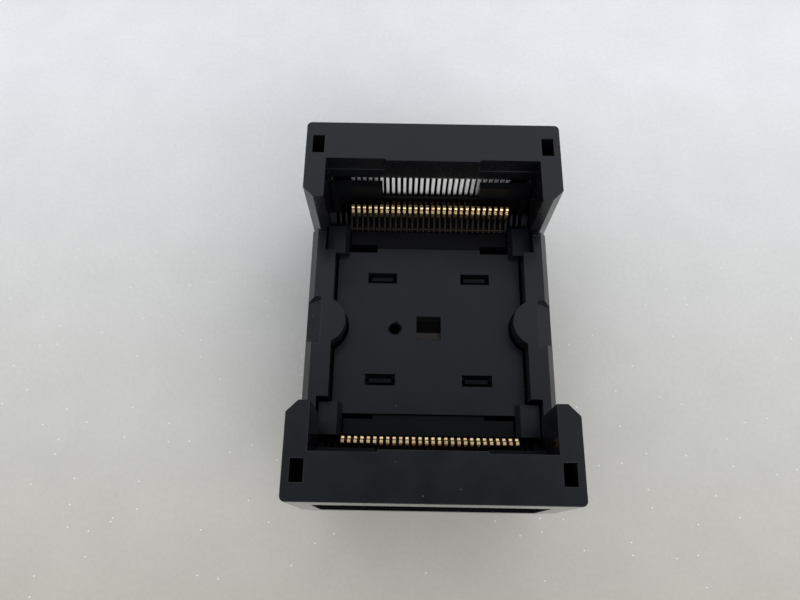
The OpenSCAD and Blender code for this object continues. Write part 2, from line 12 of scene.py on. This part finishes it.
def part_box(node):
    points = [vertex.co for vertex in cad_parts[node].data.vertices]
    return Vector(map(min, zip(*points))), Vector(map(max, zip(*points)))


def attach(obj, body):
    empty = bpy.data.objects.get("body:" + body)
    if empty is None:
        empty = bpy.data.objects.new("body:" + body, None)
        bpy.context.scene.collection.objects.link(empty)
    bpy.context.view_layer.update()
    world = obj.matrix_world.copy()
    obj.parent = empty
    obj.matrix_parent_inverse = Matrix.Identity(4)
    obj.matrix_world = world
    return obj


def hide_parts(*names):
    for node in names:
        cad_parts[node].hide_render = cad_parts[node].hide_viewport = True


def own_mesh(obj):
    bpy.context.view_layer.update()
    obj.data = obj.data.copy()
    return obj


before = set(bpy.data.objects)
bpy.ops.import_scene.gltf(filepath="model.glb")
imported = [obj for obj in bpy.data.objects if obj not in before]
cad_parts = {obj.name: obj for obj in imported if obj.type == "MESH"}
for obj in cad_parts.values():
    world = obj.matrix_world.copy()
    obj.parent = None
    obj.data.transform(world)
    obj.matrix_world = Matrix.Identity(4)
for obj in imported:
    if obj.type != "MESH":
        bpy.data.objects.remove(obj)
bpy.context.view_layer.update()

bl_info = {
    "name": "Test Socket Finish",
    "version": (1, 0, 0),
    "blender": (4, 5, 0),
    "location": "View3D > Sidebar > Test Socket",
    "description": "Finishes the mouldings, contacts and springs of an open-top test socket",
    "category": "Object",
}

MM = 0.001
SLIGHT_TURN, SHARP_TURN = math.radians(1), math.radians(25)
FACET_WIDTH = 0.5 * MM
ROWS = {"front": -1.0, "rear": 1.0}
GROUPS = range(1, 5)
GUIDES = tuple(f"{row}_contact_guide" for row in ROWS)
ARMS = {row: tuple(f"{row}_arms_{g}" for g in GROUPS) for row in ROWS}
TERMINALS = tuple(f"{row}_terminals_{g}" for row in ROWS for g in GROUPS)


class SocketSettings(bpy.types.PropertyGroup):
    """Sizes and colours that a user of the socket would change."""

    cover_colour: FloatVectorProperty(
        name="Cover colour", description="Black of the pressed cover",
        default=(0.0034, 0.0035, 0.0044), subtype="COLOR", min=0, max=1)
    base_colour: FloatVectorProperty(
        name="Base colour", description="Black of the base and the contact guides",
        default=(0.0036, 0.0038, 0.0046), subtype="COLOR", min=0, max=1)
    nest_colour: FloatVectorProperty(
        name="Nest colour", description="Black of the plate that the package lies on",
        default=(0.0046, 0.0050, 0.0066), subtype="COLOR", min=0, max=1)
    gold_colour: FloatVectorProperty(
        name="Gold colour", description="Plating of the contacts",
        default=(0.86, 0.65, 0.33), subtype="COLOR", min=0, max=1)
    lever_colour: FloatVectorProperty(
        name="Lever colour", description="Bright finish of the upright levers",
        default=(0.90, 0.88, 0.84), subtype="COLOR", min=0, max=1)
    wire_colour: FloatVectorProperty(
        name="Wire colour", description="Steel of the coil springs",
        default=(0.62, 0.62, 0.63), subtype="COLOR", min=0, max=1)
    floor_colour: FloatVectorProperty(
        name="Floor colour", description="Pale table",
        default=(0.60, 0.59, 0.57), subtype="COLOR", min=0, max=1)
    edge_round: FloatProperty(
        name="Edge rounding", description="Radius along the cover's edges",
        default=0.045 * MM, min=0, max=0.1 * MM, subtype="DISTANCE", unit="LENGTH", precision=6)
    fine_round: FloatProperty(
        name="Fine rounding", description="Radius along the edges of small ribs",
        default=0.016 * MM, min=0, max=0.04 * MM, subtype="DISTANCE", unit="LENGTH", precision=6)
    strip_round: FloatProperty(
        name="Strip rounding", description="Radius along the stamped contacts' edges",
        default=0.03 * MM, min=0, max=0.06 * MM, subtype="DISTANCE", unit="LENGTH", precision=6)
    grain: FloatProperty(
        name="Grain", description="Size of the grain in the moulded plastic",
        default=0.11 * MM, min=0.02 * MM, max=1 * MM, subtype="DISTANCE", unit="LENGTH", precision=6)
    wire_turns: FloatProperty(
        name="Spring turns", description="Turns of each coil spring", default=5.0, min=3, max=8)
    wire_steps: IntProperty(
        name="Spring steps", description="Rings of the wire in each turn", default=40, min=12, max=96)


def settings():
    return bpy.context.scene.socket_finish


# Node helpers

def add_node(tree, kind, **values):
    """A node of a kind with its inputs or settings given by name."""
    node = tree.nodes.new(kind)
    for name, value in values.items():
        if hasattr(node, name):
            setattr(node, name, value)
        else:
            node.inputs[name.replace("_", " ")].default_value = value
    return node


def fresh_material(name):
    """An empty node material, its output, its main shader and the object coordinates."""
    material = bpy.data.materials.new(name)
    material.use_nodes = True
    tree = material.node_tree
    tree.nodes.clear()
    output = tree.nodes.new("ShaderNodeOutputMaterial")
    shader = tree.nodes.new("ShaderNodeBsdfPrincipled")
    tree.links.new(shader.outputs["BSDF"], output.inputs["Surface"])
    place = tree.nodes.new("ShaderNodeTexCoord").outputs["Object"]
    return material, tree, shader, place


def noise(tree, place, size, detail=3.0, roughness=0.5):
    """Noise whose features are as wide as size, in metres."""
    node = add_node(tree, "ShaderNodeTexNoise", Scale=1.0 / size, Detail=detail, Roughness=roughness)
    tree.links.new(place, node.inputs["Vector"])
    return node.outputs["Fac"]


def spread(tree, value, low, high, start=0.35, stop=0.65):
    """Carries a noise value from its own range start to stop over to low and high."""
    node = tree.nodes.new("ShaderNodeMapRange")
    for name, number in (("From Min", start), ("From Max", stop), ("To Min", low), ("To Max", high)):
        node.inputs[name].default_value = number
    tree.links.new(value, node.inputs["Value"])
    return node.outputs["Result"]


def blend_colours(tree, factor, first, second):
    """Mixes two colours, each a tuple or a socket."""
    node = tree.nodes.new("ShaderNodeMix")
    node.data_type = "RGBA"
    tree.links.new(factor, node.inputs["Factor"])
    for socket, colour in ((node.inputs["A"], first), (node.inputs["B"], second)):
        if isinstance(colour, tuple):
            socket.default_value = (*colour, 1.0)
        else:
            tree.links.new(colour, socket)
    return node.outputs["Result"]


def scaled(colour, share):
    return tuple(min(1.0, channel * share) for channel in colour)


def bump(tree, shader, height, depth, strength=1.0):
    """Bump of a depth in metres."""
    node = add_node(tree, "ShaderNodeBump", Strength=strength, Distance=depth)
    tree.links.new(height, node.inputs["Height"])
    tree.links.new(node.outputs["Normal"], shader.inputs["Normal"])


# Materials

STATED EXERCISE
Reproduce the material above exactly; please quote every line of it.

PROBLEM SOLUTION
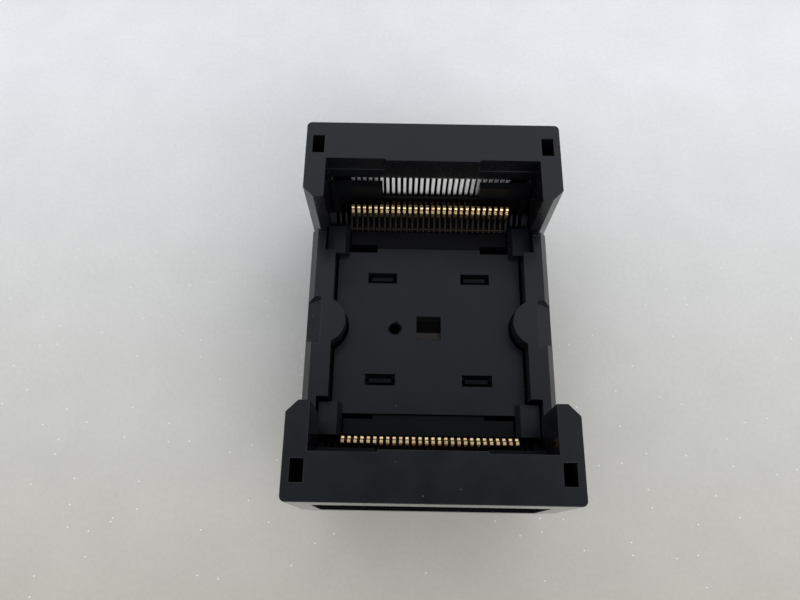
The OpenSCAD and Blender code for this object continues. Write part 2, from line 12 of scene.py on. This part finishes it.
def part_box(node):
    points = [vertex.co for vertex in cad_parts[node].data.vertices]
    return Vector(map(min, zip(*points))), Vector(map(max, zip(*points)))


def attach(obj, body):
    empty = bpy.data.objects.get("body:" + body)
    if empty is None:
        empty = bpy.data.objects.new("body:" + body, None)
        bpy.context.scene.collection.objects.link(empty)
    bpy.context.view_layer.update()
    world = obj.matrix_world.copy()
    obj.parent = empty
    obj.matrix_parent_inverse = Matrix.Identity(4)
    obj.matrix_world = world
    return obj


def hide_parts(*names):
    for node in names:
        cad_parts[node].hide_render = cad_parts[node].hide_viewport = True


def own_mesh(obj):
    bpy.context.view_layer.update()
    obj.data = obj.data.copy()
    return obj


before = set(bpy.data.objects)
bpy.ops.import_scene.gltf(filepath="model.glb")
imported = [obj for obj in bpy.data.objects if obj not in before]
cad_parts = {obj.name: obj for obj in imported if obj.type == "MESH"}
for obj in cad_parts.values():
    world = obj.matrix_world.copy()
    obj.parent = None
    obj.data.transform(world)
    obj.matrix_world = Matrix.Identity(4)
for obj in imported:
    if obj.type != "MESH":
        bpy.data.objects.remove(obj)
bpy.context.view_layer.update()

bl_info = {
    "name": "Test Socket Finish",
    "version": (1, 0, 0),
    "blender": (4, 5, 0),
    "location": "View3D > Sidebar > Test Socket",
    "description": "Finishes the mouldings, contacts and springs of an open-top test socket",
    "category": "Object",
}

MM = 0.001
SLIGHT_TURN, SHARP_TURN = math.radians(1), math.radians(25)
FACET_WIDTH = 0.5 * MM
ROWS = {"front": -1.0, "rear": 1.0}
GROUPS = range(1, 5)
GUIDES = tuple(f"{row}_contact_guide" for row in ROWS)
ARMS = {row: tuple(f"{row}_arms_{g}" for g in GROUPS) for row in ROWS}
TERMINALS = tuple(f"{row}_terminals_{g}" for row in ROWS for g in GROUPS)


class SocketSettings(bpy.types.PropertyGroup):
    """Sizes and colours that a user of the socket would change."""

    cover_colour: FloatVectorProperty(
        name="Cover colour", description="Black of the pressed cover",
        default=(0.0034, 0.0035, 0.0044), subtype="COLOR", min=0, max=1)
    base_colour: FloatVectorProperty(
        name="Base colour", description="Black of the base and the contact guides",
        default=(0.0036, 0.0038, 0.0046), subtype="COLOR", min=0, max=1)
    nest_colour: FloatVectorProperty(
        name="Nest colour", description="Black of the plate that the package lies on",
        default=(0.0046, 0.0050, 0.0066), subtype="COLOR", min=0, max=1)
    gold_colour: FloatVectorProperty(
        name="Gold colour", description="Plating of the contacts",
        default=(0.86, 0.65, 0.33), subtype="COLOR", min=0, max=1)
    lever_colour: FloatVectorProperty(
        name="Lever colour", description="Bright finish of the upright levers",
        default=(0.90, 0.88, 0.84), subtype="COLOR", min=0, max=1)
    wire_colour: FloatVectorProperty(
        name="Wire colour", description="Steel of the coil springs",
        default=(0.62, 0.62, 0.63), subtype="COLOR", min=0, max=1)
    floor_colour: FloatVectorProperty(
        name="Floor colour", description="Pale table",
        default=(0.60, 0.59, 0.57), subtype="COLOR", min=0, max=1)
    edge_round: FloatProperty(
        name="Edge rounding", description="Radius along the cover's edges",
        default=0.045 * MM, min=0, max=0.1 * MM, subtype="DISTANCE", unit="LENGTH", precision=6)
    fine_round: FloatProperty(
        name="Fine rounding", description="Radius along the edges of small ribs",
        default=0.016 * MM, min=0, max=0.04 * MM, subtype="DISTANCE", unit="LENGTH", precision=6)
    strip_round: FloatProperty(
        name="Strip rounding", description="Radius along the stamped contacts' edges",
        default=0.03 * MM, min=0, max=0.06 * MM, subtype="DISTANCE", unit="LENGTH", precision=6)
    grain: FloatProperty(
        name="Grain", description="Size of the grain in the moulded plastic",
        default=0.11 * MM, min=0.02 * MM, max=1 * MM, subtype="DISTANCE", unit="LENGTH", precision=6)
    wire_turns: FloatProperty(
        name="Spring turns", description="Turns of each coil spring", default=5.0, min=3, max=8)
    wire_steps: IntProperty(
        name="Spring steps", description="Rings of the wire in each turn", default=40, min=12, max=96)


def settings():
    return bpy.context.scene.socket_finish


# Node helpers

def add_node(tree, kind, **values):
    """A node of a kind with its inputs or settings given by name."""
    node = tree.nodes.new(kind)
    for name, value in values.items():
        if hasattr(node, name):
            setattr(node, name, value)
        else:
            node.inputs[name.replace("_", " ")].default_value = value
    return node


def fresh_material(name):
    """An empty node material, its output, its main shader and the object coordinates."""
    material = bpy.data.materials.new(name)
    material.use_nodes = True
    tree = material.node_tree
    tree.nodes.clear()
    output = tree.nodes.new("ShaderNodeOutputMaterial")
    shader = tree.nodes.new("ShaderNodeBsdfPrincipled")
    tree.links.new(shader.outputs["BSDF"], output.inputs["Surface"])
    place = tree.nodes.new("ShaderNodeTexCoord").outputs["Object"]
    return material, tree, shader, place


def noise(tree, place, size, detail=3.0, roughness=0.5):
    """Noise whose features are as wide as size, in metres."""
    node = add_node(tree, "ShaderNodeTexNoise", Scale=1.0 / size, Detail=detail, Roughness=roughness)
    tree.links.new(place, node.inputs["Vector"])
    return node.outputs["Fac"]


def spread(tree, value, low, high, start=0.35, stop=0.65):
    """Carries a noise value from its own range start to stop over to low and high."""
    node = tree.nodes.new("ShaderNodeMapRange")
    for name, number in (("From Min", start), ("From Max", stop), ("To Min", low), ("To Max", high)):
        node.inputs[name].default_value = number
    tree.links.new(value, node.inputs["Value"])
    return node.outputs["Result"]


def blend_colours(tree, factor, first, second):
    """Mixes two colours, each a tuple or a socket."""
    node = tree.nodes.new("ShaderNodeMix")
    node.data_type = "RGBA"
    tree.links.new(factor, node.inputs["Factor"])
    for socket, colour in ((node.inputs["A"], first), (node.inputs["B"], second)):
        if isinstance(colour, tuple):
            socket.default_value = (*colour, 1.0)
        else:
            tree.links.new(colour, socket)
    return node.outputs["Result"]


def scaled(colour, share):
    return tuple(min(1.0, channel * share) for channel in colour)


def bump(tree, shader, height, depth, strength=1.0):
    """Bump of a depth in metres."""
    node = add_node(tree, "ShaderNodeBump", Strength=strength, Distance=depth)
    tree.links.new(height, node.inputs["Height"])
    tree.links.new(node.outputs["Normal"], shader.inputs["Normal"])


# Materials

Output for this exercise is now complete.